Thursday, October 11, 2007
"Art World Truth #2", thrift store overalls, worn to paint "Fate of A Technicolor Romantic", embroidery, 57 x 19".
Just finished this afternoon, these are the raw photos... the pants in this series will be ultimately be stretched flat behind plexi in wide ornate gold frames. I am dying to start the next one, so I am off to get thread tonight.

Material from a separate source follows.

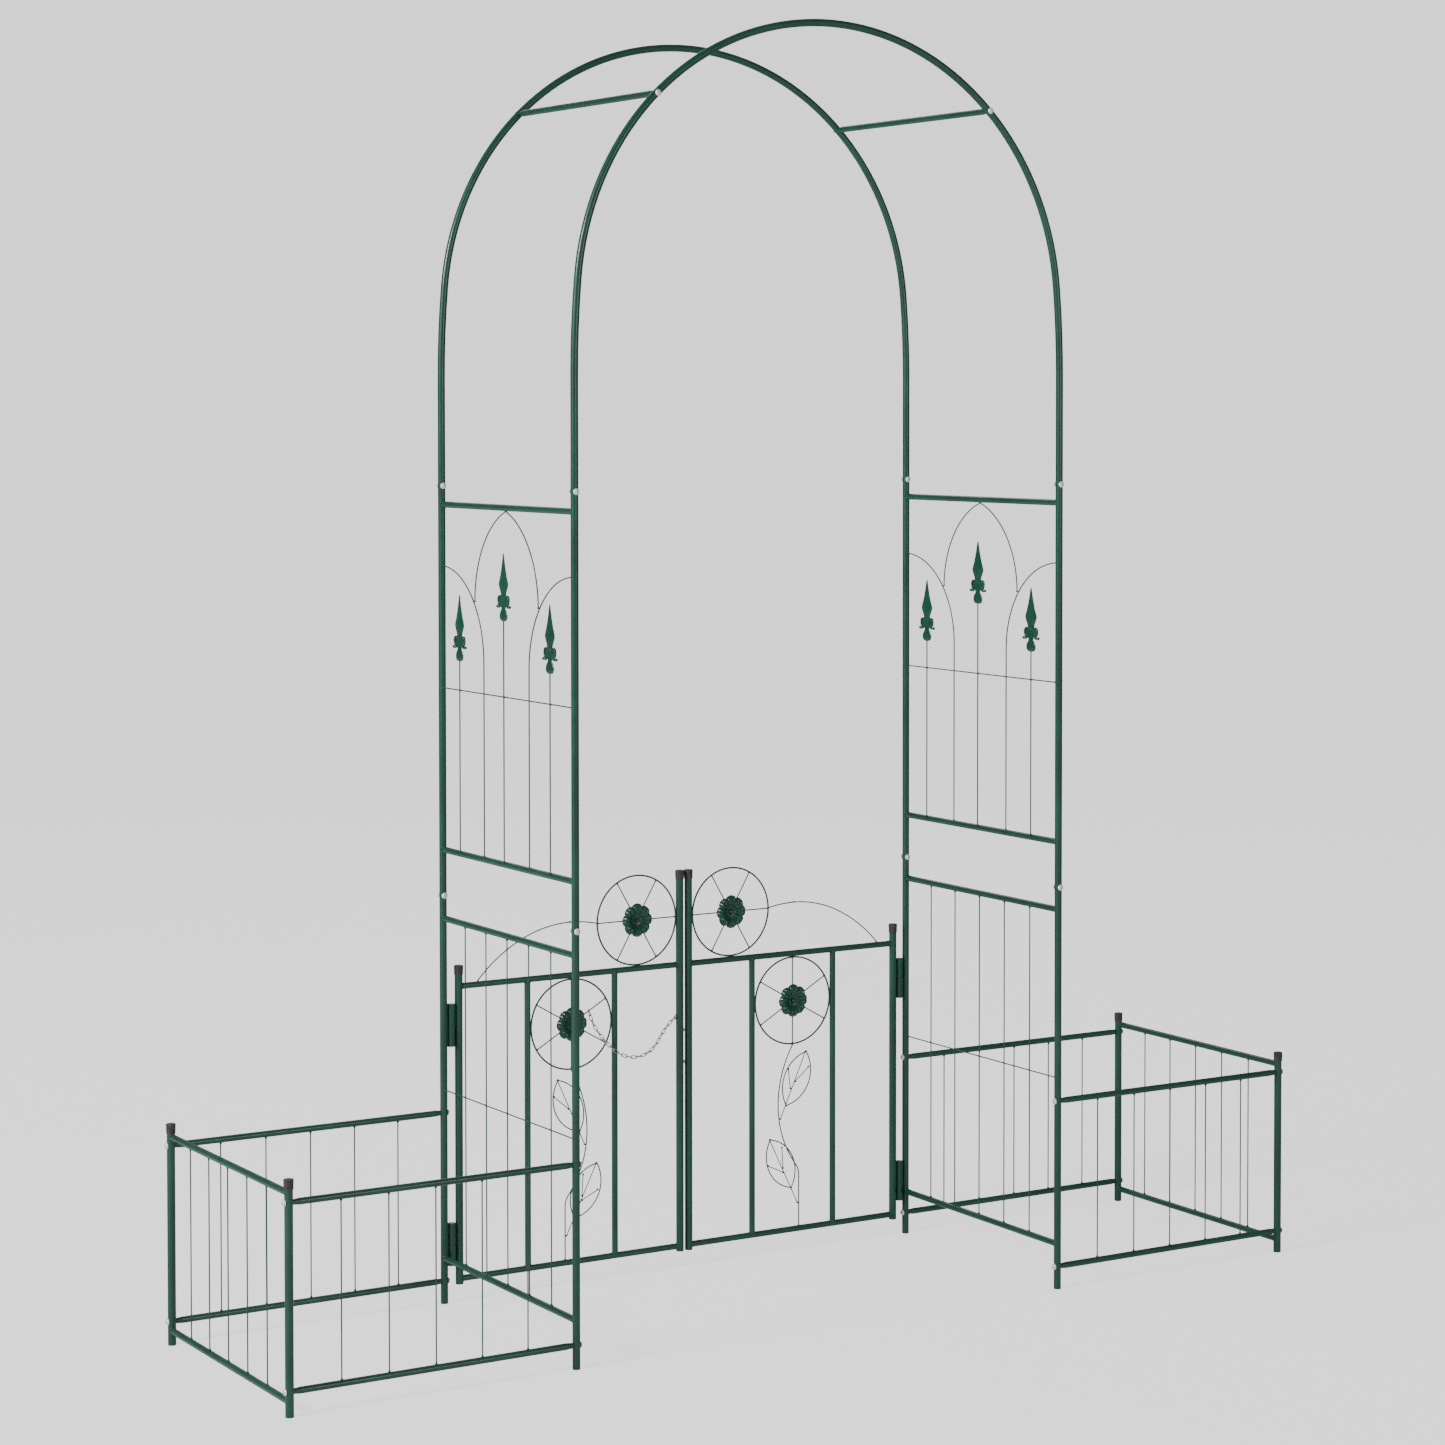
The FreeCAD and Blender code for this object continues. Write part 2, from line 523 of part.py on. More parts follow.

Labels: Art World Truth #2
Wednesday, October 10, 2007
Doris Salcedo - Installation for the 8th, International Instanbul Biennale, 2003, 1550 chairs,
Photo Muammer Yammaz, Courtesy Alexander and Bonin, New York
In my studio... some painting, the last of my prep work for the new website off my plate and onto my brother's, and a scramble to finish my second Art World Truth Embroidery for inclusion in the aforementioned website.
Tuesday, October 09, 2007
Took my brother to the airport yesterday morning at 4:30 a.m. after an allnighter. The website is about 1/2 finished, worked on it all day yesterday, and think that my part will be finished today, and I will be back in the studio tomorrow. Spending so long looking at all my old work has provided some great perspective, and given me pause to think about my future direction. This reflection is good, because these 14-20 hour days at the computer are a bit mind-numbing.
Saturday, October 06, 2007
Picked up my brother at the airport this morning, and have spent the whole day working on my website. He does code, and I do image prep gruntwork. Linking and more linking. The dilemma of what to do with all those old fuzzy transfers from slides that will now be sitting next to new crispy digital images. It will be a late night and will go well into tomorrow night. He goes back early Monday morning, but all the pages may not be live till next week. But back to painting on Monday, the two-day break creating a hunger that will make for some productive days, me thinks.
Oh, and a great article on Louise Bourgeois, one of my personal heroes, over at Guardian Arts.
Thursday, October 04, 2007
Wednesday, October 03, 2007
Tuesday, October 02, 2007
Monday, October 01, 2007
When I lived in Miami, I once got so disgusted with all the trendy partiers unwittingly leaning against the art in the galleries that I was tempted to make a film about it, concluding with interviews of the people exiting the gallery, putting them on the spot by asking them to describe their favorite piece.